その他にも賃貸借契約に関しては改正が多くありましたが、殆どが判例を基に共通認識を明文化させたものなので、実務上の大きな変化はないでしょう。
④その他
今までご紹介した契約以外にも4種類の契約が民法で定められています。
寄託
当事者の一方が相手方から物を預かり保管する契約です。
身近な例では、ロッカーに荷物を預けることや銀行にお金を預ける「預金」も寄託契約に該当します。
要物契約から諾成契約になりました。
組合
複数の契約当事者が出資をして、共同で事業を営む契約です。
身近な例では、商店街の振興組合やマンションの管理組合が挙げられます。
労働組合や信用組合は、「組合」という名称でも民法以外の法律に基づいている場合があります。
出資の内容には特に制限がないので、お金だけでなく物でも労務でも問題ありません。
組合契約にも改正はありましたが、共通認識を明文化する程度で、実務に影響はないでしょう。
和解
当事者がお互いに譲歩して、争いを終わらせる契約です。
事故などの示談が和解契約の典型例です。
改正による変更はありませんでした。
終身定期金
当事者の一方が、自分または相手方、第三者が死亡するまで定期的にお金や物を相手方または第三者に給付する契約です。
イメージとしては年金のようなものですが、公的年金も私的年金も他の法律が適用されていて、実際に民法上の終身定期金契約が結ばれることは滅多にありません。

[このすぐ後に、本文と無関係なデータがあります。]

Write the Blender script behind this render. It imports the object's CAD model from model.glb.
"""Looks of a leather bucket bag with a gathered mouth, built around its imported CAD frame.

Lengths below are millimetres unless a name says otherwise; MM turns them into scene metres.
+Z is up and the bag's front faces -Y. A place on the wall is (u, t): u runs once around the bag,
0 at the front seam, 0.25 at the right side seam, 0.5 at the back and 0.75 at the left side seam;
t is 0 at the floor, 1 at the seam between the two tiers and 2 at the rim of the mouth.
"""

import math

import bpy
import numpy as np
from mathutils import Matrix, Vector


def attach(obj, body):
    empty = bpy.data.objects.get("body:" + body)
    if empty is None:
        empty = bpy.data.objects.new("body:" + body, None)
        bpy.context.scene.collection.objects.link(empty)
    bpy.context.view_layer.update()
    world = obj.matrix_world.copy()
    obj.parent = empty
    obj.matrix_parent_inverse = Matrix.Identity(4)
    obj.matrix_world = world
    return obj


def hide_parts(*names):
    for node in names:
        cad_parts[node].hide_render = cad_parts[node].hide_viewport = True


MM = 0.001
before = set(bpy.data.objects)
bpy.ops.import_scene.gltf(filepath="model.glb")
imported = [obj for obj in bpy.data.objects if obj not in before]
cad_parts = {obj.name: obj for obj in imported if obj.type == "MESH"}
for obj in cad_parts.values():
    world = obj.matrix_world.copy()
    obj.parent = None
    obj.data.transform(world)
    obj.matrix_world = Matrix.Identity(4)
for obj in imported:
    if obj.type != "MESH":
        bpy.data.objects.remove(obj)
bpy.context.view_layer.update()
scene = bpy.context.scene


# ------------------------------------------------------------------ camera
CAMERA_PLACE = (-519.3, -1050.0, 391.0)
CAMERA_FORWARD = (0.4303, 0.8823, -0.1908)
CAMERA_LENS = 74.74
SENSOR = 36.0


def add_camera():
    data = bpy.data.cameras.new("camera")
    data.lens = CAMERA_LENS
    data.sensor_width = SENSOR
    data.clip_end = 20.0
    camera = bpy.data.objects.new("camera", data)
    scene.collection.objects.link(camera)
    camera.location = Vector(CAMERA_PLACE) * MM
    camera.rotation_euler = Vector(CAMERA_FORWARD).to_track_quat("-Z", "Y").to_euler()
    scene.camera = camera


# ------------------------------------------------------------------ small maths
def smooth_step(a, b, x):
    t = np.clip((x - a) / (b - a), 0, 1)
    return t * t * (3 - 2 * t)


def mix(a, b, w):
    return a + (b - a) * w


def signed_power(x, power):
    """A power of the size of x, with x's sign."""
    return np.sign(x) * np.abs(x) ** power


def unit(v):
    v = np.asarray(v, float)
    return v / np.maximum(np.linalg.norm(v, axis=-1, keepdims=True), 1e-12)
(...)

和解契約と同様に、改正による変更はありませんでした。
典型契約の種類と改正のポイントまとめ
今回は、典型契約の種類についてご説明してきました。
これから結ぼうとしている契約は典型契約なのか、13種類のうちのどの契約に該当するのかを意識出来ているだけでトラブル回避に役立ちます。
実際に契約を結ぶ際には、その内容に関する特別法があれば、そちらが優先して適用されます。特別法にも注意が必要になりますが、まずは基本の典型契約を押さえることが大切です。